Dass Junker gegen die Evolutionstheorie argumentiert, um eine eigene Agenda zu begründen, die man als Leser nicht ohne weiteres erfährt, hat eine paradoxe Wirkung und lenkt die Kommunikation in eine bestimmte Richtung. Zum einen immunisiert sich Wort und Wissen dadurch gegen naturwissenschaftliche Einwände. Man nimmt die Rolle der Kritiker ein, stellt sich selbst aber nicht der Kritik, auch wenn vereinzelt die Probleme der eigenen, kreationistischen Sicht eingeräumt werden.

Weiterhin manövriert man sich dadurch in die Rolle des Opfers unsachlicher Angriffe. Wer destruktiv kritisiert, ohne seine eigene Position offen zu legen und diese nötigenfalls zu revidieren, weckt Ressentiments und provoziert Gesprächsverweigerung.

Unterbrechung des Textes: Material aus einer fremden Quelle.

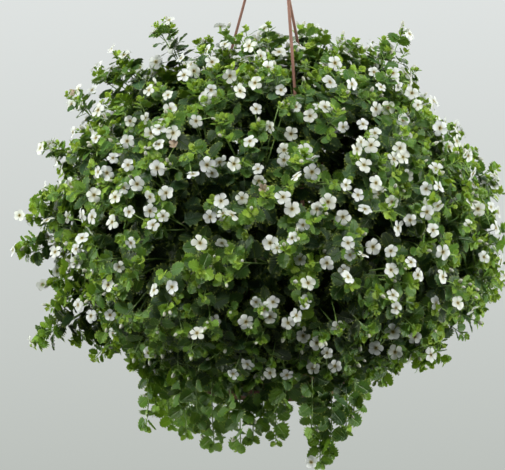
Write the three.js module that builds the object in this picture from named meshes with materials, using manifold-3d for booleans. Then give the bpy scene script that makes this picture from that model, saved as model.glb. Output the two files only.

Genau das erlebt Wort und Wissen von Seiten der Wissenschaft und kann die Kritiker dadurch als angebliche Ideologen ins Unrecht setzen. Letztere geben irgendwann die fruchtlose Debatte auf, und bestätigen damit erneut dieses Feindbild.

Allerdings muss eingeräumt werden, dass das Feindbild der ideologisch verbohrten und ungläubigen Naturwissenschaftler bei Wort und Wissen vergleichsweise noch harmlos ausfällt. Die von der Studiengemeinschaft gepflegte Kommunikationskultur des permanenten Bemängelns ist der fundamentalistischen Intoleranz und der totalen Ignoranz anderer Kreationisten durchaus vorzuziehen. Für Wort und Wissen schreiben und sprechen in der Regel keine Fanatiker, und die menschliche Abwertung von Andersdenkenden hält sich vergleichsweise in Grenzen. Immerhin setzt die "Kultur des Bemängelns" auch einige Sachkenntnis voraus, und ein Schwarz-Weiß-Denken ist für sie nicht nötig, sondern nur die Fähigkeit, mit kognitiven Diskrepanzen zu leben. Immunisierungsstrategien sind viel besser als Fanatismus, zumindest für die Außenstehenden. Das ist positiv anzumerken. Aber zur Freiheit der Forschung, die unverzichtbare Grundlage der Naturwissenschaft ist, und zur Revision der kreationistischen Sichtweise, führt auch von der Kultur des Bemängelns bei Wort und Wissen kein Weg: Das Denken, die Ergebnisoffenheit und die freie Suche nach Wahrheit wird durch die Anerkennung von Dogmen und Autoritäten massiv beeinträchtigt. Da sich die freie Suche nach Wahrheit historisch von der "Freiheit eines Christenmenschen" ableitet, die zum Beispiel Galileo Galilei gegen das dogmatisch festgefügte Naturbild seiner Kirche in Anspruch nahm, kann man Kreationisten nur wünschen, dass sie zu der Freiheit (zurück) finden, wie Galilei im "Buch der Natur" zu lesen, ohne Angst um ihren Glauben zu haben.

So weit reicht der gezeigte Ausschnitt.